You're getting there. Keep the faith. This isn't something you just magically become able to do overnight, it's more like learning to play a musical instrument, no shortcuts, just practice, practice, practice :)

the fader will complete sooner if the magnitude is lower

i didn't attempt to redo what your code does, i didn't wnat to reverse engineer to understand exactly what your code does.

i hoped by showing you how more primitve functions could presumably do the things that you are doing, that you could figure out how to rewrite your code without using delay. you may need to add some primitve functions

The 1st fade case can check a flag to break; at the end or not with the 2nd fade case (fade in or out) as the next one. Set the flag runs both, clear the flag stops the drop-thru.

Oh yes OP, if you don’t put breaks between cases, each case runs until a break executes or the switch-case ends. It is kind of neat to have one case init drop right into the next case and change the machine state to loop back into the next case or wherever.

Take care that one case does not overwrite variables used by another unless it’s supposed to.

For your immediate issue of varying both the led speed and brightness with each controlled by a pot, I put together a short example that does just that. The LED brightness pin is A5 and the LED speed (delay between each ON/OFF) is pin A6. The LED pin is 3 (D3). Check your pinout, only certain pins provide PWM through analogWrite().

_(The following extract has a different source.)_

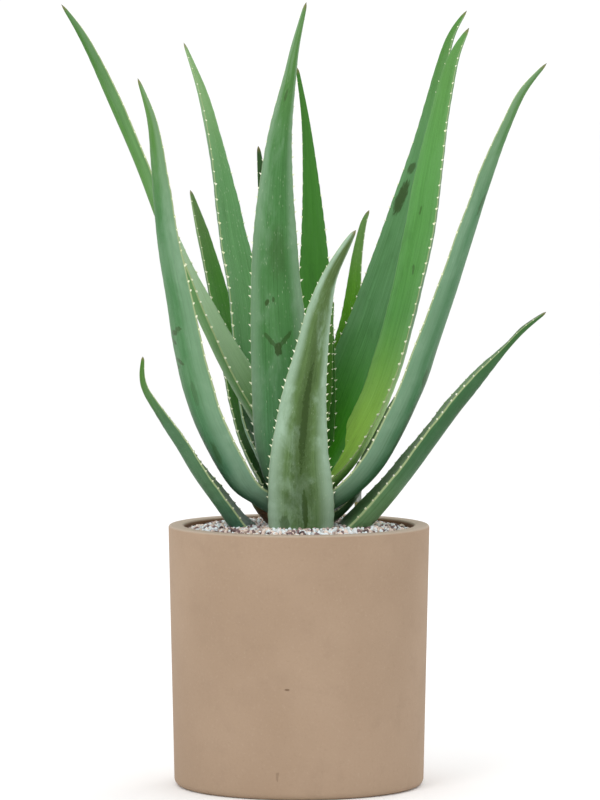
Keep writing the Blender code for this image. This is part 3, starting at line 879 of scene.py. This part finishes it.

nano-led-spd-brt-720-fs8720×515 186 KB

I also use a ternary operator (a shorthand if ... else) which is structured test_clause ? true_action : false_action which can be used anywhere within your code. You can write the full if (test_clause) { true_action } else { false_action } if you like -- they are equivalent.

The short (tested) example is:

#define ADCBRIGHT  A5     /* brightness PWM pin */
#define ADCSPEED   A6     /* blink delay (speed) pin */

#define LEDPIN      3     /* LED pin - must allow PWM, check pinout */

/* enum for ledstate OFF/ON (you could just use 0/1, or false/true */
typedef enum { OFF, ON } ledstate_t;

void setup()
{
  /* no setup required for analogRead/analogWrite */
}

void loop()
{
  /* real-time loop timing varaibles */
  static unsigned long  rt_start_ms = millis(); 
  unsigned long rt_now_ms = millis(),
                rt_diff_ms = rt_now_ms - rt_start_ms;

  static ledstate_t ledstate = OFF;                   /* led on/off */
  uint8_t dc = analogRead (ADCBRIGHT) >> 2;           /* duty-cycle (raw/4) */
  uint16_t delay = analogRead (ADCSPEED);             /* read of led delay */
  
  /* LED update, using 0 - 1023 ms raw ADC value from ADCBRIGHT */
  if (rt_diff_ms >= delay) {
    /* toggle led state each time ADCSPEED ms elapses */
    ledstate = ledstate == OFF ? ON : OFF;
    /* write duty-cycle if ledstate is ON, 0 otherwise */
    analogWrite (LEDPIN, (ledstate == ON) ? dc : 0);
    /* reset start ms of timing period to now */
    rt_start_ms = rt_now_ms;
  }
}

(note: you could use (uint8_t)OFF instead of 0 in the analogWrite (LEDPIN, ...), but the cast is needed to avoid the mixed value enum ordinal warning that will be emitted by the compiler. rule Always compile with full-warnings enabled and do not accept code until it compiles without warning)

Hope this helps, let me know if you have questions.